Problem to solve:
Tally the lines containing the word "FreeCAD" and give the total alone.

Data excerpt:
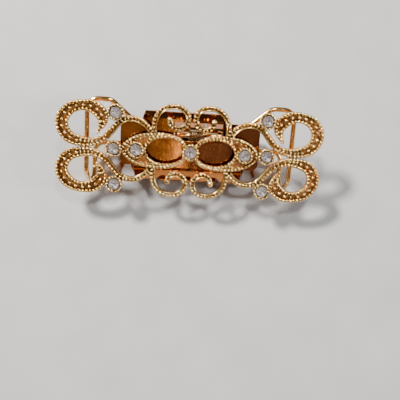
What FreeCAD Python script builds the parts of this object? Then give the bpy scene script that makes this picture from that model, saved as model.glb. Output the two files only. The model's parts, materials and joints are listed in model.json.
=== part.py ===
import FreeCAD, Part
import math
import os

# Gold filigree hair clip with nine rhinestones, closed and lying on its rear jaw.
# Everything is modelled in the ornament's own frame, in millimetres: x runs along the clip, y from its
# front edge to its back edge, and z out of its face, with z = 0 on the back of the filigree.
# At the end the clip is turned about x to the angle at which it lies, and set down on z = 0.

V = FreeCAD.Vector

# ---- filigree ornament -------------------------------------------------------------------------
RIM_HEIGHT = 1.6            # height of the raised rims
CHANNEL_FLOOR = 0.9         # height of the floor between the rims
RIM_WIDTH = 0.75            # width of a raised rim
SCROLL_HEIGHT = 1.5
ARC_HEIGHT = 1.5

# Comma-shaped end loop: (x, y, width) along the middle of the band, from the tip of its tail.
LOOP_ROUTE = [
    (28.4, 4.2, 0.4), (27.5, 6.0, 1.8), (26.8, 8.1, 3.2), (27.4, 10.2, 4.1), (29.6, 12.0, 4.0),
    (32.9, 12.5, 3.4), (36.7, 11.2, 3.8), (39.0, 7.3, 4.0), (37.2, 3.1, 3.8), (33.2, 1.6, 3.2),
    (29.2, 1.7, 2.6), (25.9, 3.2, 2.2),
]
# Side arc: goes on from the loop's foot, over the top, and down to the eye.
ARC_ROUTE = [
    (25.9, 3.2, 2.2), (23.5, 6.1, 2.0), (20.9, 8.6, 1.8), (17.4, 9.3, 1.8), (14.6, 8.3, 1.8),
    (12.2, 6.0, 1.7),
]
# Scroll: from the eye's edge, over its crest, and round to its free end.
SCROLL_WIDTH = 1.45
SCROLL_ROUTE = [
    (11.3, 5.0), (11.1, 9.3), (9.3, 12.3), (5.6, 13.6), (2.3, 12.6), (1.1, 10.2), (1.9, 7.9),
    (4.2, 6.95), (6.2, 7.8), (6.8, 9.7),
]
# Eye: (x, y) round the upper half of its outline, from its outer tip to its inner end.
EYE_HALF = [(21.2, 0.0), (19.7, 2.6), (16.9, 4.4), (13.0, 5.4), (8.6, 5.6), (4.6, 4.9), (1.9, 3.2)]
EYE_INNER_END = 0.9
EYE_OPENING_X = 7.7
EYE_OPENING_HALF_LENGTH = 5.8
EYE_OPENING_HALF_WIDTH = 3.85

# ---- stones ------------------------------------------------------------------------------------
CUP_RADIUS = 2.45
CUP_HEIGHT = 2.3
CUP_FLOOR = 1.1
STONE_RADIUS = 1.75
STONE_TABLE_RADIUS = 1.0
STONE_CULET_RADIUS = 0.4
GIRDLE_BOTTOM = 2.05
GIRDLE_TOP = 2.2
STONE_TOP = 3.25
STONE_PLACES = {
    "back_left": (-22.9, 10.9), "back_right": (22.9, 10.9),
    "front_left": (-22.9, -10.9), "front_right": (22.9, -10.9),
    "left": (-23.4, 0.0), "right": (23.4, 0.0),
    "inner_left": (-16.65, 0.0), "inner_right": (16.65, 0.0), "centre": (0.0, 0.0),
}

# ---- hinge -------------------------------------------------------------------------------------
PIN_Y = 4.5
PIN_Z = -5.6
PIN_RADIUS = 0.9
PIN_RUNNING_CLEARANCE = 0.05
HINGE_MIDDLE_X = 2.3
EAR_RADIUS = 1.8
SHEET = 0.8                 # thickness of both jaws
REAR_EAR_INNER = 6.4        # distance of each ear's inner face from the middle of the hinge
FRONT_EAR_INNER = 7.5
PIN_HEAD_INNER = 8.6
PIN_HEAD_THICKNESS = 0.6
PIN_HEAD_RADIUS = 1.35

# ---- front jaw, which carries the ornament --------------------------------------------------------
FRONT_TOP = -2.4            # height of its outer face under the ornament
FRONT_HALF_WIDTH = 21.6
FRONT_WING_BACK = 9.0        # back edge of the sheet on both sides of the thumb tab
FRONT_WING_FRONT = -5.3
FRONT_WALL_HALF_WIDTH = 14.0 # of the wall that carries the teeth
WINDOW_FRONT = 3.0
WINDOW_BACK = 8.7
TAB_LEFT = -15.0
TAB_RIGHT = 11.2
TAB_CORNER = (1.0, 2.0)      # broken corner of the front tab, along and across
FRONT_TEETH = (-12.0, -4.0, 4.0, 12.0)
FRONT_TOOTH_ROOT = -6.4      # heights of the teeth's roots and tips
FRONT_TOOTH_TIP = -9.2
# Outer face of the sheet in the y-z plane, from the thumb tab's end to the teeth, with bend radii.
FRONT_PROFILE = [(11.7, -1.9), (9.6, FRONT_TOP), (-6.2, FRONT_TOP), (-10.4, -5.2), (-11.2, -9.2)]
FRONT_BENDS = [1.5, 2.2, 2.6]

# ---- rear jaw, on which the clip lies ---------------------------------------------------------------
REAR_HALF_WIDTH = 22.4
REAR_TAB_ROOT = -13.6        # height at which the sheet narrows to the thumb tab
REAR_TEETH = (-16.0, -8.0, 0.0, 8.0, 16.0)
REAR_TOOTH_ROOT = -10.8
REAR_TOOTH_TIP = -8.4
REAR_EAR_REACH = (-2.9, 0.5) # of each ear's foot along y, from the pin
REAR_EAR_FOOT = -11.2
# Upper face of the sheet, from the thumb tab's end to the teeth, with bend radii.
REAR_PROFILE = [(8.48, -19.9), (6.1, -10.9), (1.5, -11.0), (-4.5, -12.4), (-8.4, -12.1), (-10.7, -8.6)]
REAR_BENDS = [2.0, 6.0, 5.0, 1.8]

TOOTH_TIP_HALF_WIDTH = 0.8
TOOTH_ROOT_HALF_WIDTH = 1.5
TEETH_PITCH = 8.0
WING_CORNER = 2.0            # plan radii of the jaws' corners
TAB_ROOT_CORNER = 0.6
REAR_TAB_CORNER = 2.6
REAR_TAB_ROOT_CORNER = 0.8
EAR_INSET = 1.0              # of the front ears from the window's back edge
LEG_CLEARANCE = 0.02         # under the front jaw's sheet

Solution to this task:
3